WORK INSTRUCTIONS: Set down, exactly as they appear, the lines from the line holding "clear_scene()" through the line holding "imported CAD frame.", inclusive; output nothing outside that range.

RECORDS FOR THE TASK:
○ ○ ○ ○ ○

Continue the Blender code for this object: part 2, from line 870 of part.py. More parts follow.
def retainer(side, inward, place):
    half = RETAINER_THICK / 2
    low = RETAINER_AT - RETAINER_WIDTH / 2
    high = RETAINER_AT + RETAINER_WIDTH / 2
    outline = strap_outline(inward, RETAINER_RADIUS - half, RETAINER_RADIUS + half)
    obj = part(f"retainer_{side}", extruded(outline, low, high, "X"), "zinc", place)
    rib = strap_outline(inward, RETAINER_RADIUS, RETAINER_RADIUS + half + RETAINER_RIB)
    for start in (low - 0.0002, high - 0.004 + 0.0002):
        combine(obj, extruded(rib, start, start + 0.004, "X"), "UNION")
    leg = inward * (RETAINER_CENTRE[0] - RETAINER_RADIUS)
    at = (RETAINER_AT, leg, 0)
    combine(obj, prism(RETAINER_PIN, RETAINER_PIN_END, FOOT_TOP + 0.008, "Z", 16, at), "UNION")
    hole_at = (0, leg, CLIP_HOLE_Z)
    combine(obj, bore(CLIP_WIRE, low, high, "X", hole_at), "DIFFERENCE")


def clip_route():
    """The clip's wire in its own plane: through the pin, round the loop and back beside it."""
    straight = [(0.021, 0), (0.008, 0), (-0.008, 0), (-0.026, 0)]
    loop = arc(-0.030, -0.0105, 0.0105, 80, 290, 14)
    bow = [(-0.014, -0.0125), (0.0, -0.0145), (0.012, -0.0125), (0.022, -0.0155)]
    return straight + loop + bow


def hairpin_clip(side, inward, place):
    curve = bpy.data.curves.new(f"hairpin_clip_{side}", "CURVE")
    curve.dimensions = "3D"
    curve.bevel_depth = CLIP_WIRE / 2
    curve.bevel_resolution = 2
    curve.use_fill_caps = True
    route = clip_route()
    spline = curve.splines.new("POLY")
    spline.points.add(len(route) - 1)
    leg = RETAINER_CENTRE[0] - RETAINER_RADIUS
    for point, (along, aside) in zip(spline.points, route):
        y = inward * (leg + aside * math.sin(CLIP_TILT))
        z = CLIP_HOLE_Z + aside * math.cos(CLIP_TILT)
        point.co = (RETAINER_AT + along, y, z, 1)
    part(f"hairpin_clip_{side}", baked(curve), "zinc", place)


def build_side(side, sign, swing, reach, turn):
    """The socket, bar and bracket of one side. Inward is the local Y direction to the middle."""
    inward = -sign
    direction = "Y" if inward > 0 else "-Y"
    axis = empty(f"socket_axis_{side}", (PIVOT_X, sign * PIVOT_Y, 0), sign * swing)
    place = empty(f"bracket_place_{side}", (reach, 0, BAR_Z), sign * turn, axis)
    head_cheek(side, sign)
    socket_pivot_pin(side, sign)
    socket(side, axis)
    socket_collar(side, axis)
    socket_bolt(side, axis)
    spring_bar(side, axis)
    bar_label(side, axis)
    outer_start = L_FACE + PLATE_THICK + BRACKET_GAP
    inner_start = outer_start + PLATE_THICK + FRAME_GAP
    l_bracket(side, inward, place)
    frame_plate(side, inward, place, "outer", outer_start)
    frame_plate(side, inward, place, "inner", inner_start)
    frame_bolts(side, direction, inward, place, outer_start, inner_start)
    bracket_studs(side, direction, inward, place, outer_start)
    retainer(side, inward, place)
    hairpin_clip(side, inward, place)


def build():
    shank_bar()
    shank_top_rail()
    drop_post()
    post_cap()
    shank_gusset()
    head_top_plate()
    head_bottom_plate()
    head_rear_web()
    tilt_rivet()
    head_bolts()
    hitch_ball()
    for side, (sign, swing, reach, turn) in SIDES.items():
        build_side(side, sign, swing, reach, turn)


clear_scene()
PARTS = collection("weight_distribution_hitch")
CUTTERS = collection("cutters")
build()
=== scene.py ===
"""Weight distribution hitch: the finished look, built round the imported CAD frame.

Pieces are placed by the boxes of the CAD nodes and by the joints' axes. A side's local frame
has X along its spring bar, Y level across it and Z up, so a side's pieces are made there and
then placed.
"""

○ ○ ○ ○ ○

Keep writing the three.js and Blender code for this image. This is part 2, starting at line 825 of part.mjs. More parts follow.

○ ○ ○ ○ ○

RESPONSE TO THIS TASK:
clear_scene()
PARTS = collection("weight_distribution_hitch")
CUTTERS = collection("cutters")
build()
=== scene.py ===
"""Weight distribution hitch: the finished look, built round the imported CAD frame.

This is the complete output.